I am a rooster advocate, as are many here. I think roosters make a flock complete, and I personally feel like roosters have more "depth" than hens. My hens love me, but I think most of it is about food. But, I have a relationship with my rooster. I think when keeping a rooster, one must "think" like the rooster in order to understand how not to provoke the rooster in a negative way. The roosters job is to protect the hens, find food for the hens and mate. I think older children need to learn how to not interrupt any of these tasks a rooster may be trying to control, and younger children need to be supervised all of the time. At the same time, I feel the same way about a broody hen, Even then, just like dogs, cats, etc...an animal can be unpredictable.
 
I’ve heard 1 to 10 is a standard ratio currently raising 11 chicks who are “pullets” from TSC but we know how that may turn out lol i am also getting 2 light Brahma coop ready pullets in June bringing the total to 13 so will I need more than one Roo? How many roosters have you been able to keep at once, what is your ratio? Also, assuming they are all actually pullets should I purchase a cockerel or at what age can I introduce a rooster to the flock?
Okay. So not sure you’re intentions for a rooster but i‘m assuming it‘s breeding since i don’t see why else you would want one.

It all depends, really. It depends on the individual bird, living conditions, and breed.

Lets say you have a very small bantam roo and big hens, he will get frustrated there isn’t a hen to mate and if it’s not possible to mate any it won‘t really matter the ratio.
However, that’s just a example and since your saying Brahma assuming they would all be the same breed, i would probably try and shoot for ten or more.

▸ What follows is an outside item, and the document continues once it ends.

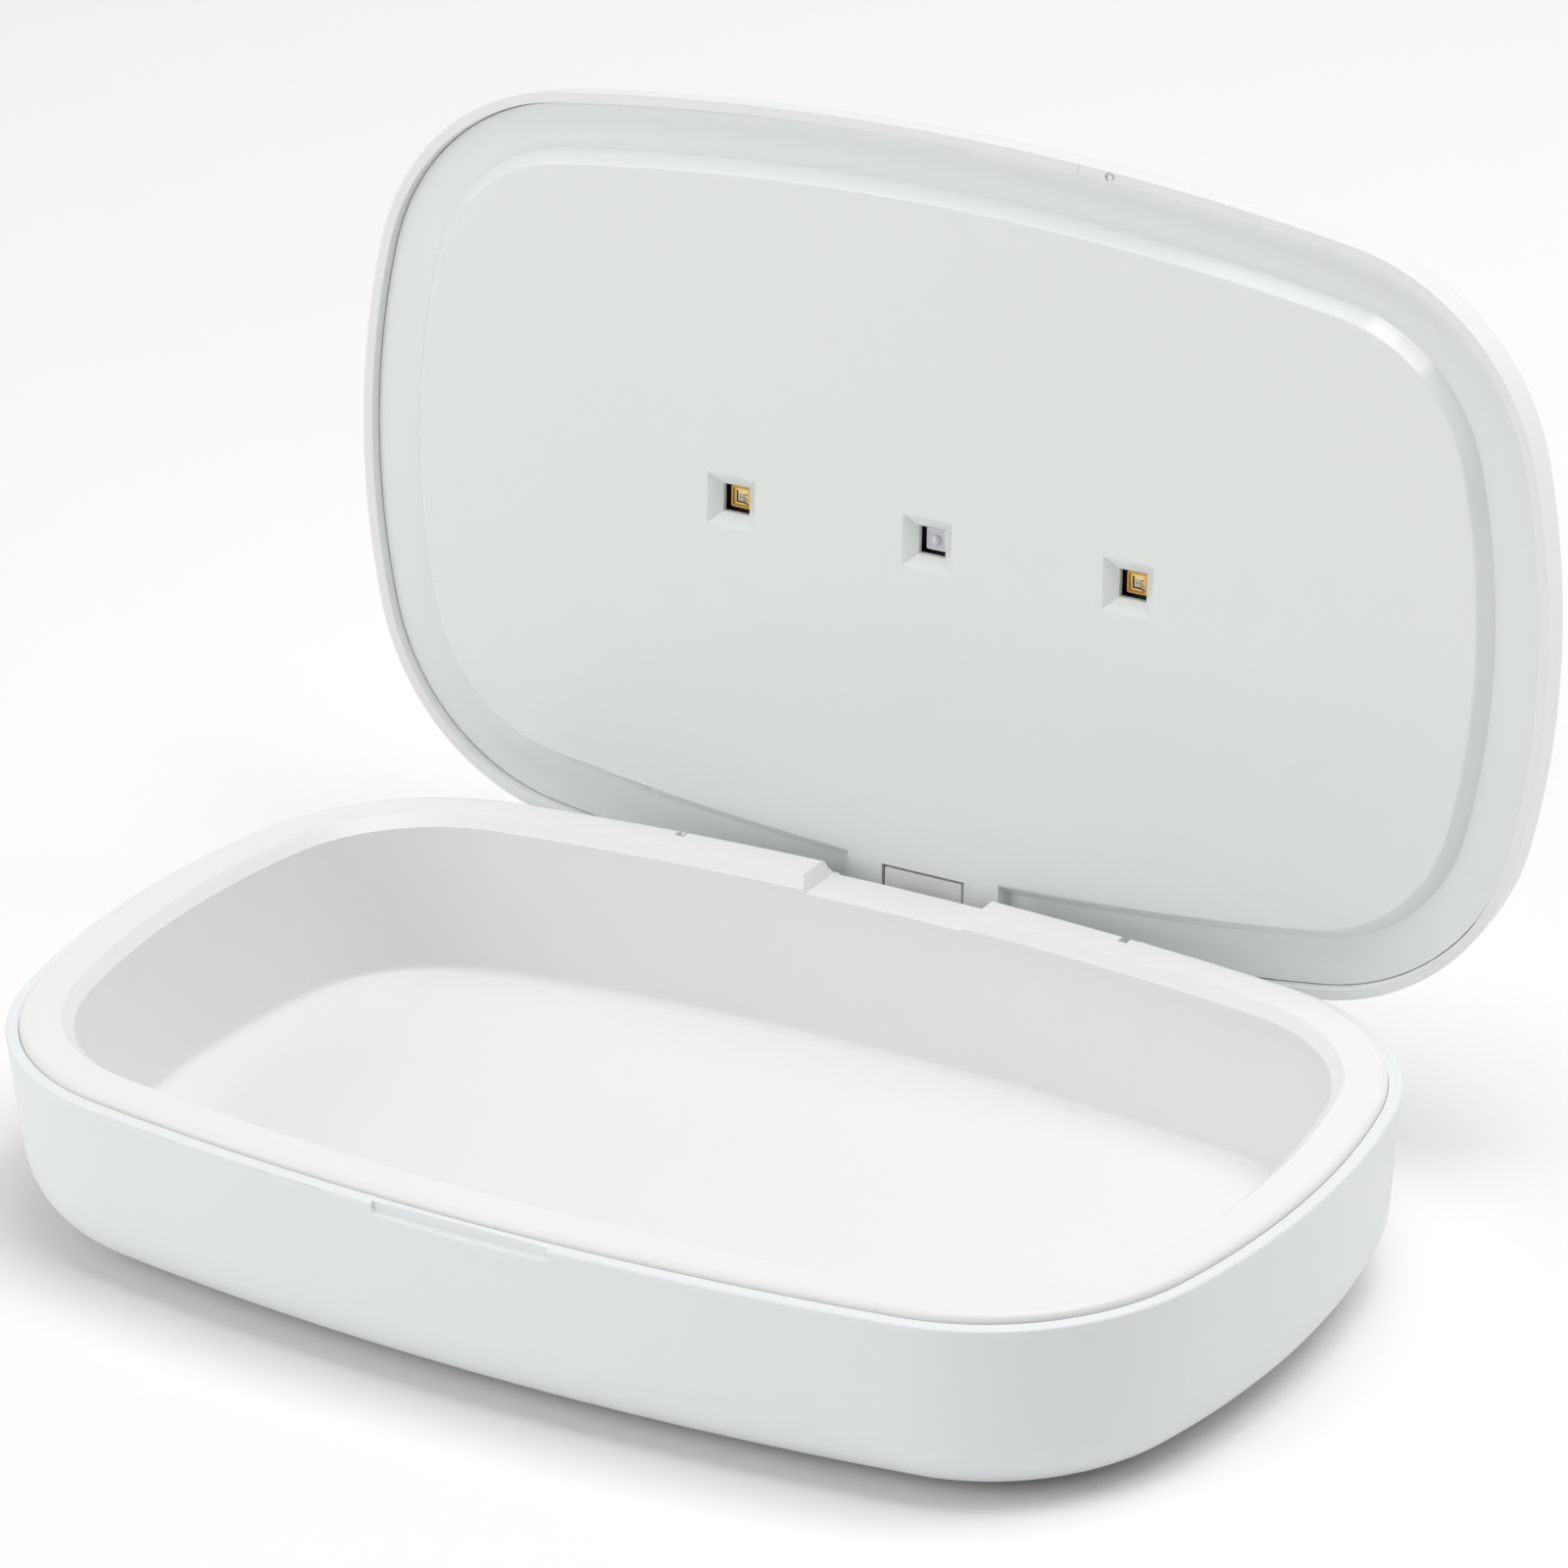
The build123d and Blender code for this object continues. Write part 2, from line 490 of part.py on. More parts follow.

To be honest, there is no maximum. The more hens the better but i would try to not go under seven. Some roosters are okay with less but others not so much.
 
I am a rooster advocate, as are many here. I think roosters make a flock complete, and I personally feel like roosters have more "depth" than hens. My hens love me, but I think most of it is about food. But, I have a relationship with my rooster. I think when keeping a rooster, one must "think" like the rooster in order to understand how not to provoke the rooster in a negative way. The roosters job is to protect the hens, find food for the hens and mate. I think older children need to learn how to not interrupt any of these tasks a rooster may be trying to control, and younger children need to be supervised all of the time. At the same time, I feel the same way about a broody hen, Even then, just like dogs, cats, etc...an animal can be unpredictable.
I love this statement. Rooster’s get a bad rep but are just trying to protect there family. My rooster is one of the first chickens to greet me every day I don’t disrupt him and he respects me for it. Little kids tend to be scared of roosters but they just need to let the rooster be.